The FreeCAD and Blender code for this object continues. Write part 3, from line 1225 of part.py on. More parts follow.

--

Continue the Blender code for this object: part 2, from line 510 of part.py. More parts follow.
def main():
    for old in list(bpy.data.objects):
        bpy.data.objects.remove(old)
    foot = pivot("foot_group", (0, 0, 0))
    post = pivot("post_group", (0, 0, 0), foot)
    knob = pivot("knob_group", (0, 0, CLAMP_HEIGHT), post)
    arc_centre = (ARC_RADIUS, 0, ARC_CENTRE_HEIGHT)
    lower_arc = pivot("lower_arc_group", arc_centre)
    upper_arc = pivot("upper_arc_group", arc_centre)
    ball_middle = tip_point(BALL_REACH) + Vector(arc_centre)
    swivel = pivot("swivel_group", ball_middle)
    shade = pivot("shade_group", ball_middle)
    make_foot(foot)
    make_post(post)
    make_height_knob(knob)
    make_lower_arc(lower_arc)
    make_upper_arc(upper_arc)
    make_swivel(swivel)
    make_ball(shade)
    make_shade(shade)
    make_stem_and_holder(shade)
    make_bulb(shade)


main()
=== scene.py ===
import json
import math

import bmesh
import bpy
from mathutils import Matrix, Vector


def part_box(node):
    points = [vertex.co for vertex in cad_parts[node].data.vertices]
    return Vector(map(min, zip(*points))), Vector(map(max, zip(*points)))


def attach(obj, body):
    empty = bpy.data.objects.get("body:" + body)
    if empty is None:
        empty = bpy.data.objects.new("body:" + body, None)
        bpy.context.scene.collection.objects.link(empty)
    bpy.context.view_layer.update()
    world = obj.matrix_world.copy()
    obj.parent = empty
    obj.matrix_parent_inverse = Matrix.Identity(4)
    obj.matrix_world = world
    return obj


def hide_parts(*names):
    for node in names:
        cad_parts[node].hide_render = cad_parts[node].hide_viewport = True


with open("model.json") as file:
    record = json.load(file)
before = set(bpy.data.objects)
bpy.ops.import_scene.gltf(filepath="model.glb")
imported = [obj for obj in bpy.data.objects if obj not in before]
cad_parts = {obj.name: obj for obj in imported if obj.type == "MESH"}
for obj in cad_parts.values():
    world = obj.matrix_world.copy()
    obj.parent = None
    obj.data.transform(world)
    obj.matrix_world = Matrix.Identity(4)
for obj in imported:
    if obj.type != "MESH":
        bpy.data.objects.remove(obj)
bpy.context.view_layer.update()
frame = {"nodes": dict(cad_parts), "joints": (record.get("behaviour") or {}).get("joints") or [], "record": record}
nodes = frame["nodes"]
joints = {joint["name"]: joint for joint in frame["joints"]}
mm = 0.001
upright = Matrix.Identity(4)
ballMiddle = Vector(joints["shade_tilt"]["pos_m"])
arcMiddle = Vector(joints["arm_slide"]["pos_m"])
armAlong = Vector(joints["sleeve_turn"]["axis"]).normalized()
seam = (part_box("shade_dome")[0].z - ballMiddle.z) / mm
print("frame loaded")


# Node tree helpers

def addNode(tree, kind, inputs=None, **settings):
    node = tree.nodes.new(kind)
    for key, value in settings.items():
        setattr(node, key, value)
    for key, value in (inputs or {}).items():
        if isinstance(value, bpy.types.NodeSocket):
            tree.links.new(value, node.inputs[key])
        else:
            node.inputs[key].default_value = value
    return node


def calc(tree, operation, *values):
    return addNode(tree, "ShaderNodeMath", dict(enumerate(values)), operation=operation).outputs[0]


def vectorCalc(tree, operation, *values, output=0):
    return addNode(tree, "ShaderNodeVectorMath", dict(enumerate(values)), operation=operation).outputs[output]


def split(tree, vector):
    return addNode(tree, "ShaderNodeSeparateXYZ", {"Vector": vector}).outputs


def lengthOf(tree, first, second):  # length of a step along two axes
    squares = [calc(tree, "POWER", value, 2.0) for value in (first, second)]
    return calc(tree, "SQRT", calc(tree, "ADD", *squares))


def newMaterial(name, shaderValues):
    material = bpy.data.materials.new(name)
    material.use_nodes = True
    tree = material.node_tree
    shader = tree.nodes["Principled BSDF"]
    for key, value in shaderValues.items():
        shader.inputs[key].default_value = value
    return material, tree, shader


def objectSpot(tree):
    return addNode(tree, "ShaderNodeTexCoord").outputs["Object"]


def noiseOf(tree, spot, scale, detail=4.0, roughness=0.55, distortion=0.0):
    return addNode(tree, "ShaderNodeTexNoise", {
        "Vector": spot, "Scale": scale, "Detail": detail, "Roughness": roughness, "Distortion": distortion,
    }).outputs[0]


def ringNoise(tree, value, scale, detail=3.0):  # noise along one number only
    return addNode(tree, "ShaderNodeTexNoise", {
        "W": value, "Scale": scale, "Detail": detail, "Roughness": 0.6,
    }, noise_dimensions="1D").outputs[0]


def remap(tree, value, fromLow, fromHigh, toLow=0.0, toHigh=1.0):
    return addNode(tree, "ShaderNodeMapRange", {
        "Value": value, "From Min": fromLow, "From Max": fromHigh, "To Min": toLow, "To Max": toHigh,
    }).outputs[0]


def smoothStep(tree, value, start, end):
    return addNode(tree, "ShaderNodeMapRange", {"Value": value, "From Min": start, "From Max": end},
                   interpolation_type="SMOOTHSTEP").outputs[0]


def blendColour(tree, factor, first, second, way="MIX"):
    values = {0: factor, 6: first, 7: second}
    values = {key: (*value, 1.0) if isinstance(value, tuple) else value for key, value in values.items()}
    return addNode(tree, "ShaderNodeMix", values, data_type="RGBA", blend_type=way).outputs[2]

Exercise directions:
Exactly reproduce the lines that run from the line bearing "make_lower_arc(lower_arc)" through the line bearing "bpy.context.scene.collection.objects.link(empty)", with both end lines included.

Written solution:
    make_lower_arc(lower_arc)
    make_upper_arc(upper_arc)
    make_swivel(swivel)
    make_ball(shade)
    make_shade(shade)
    make_stem_and_holder(shade)
    make_bulb(shade)


main()
=== scene.py ===
import json
import math

import bmesh
import bpy
from mathutils import Matrix, Vector


def part_box(node):
    points = [vertex.co for vertex in cad_parts[node].data.vertices]
    return Vector(map(min, zip(*points))), Vector(map(max, zip(*points)))


def attach(obj, body):
    empty = bpy.data.objects.get("body:" + body)
    if empty is None:
        empty = bpy.data.objects.new("body:" + body, None)
        bpy.context.scene.collection.objects.link(empty)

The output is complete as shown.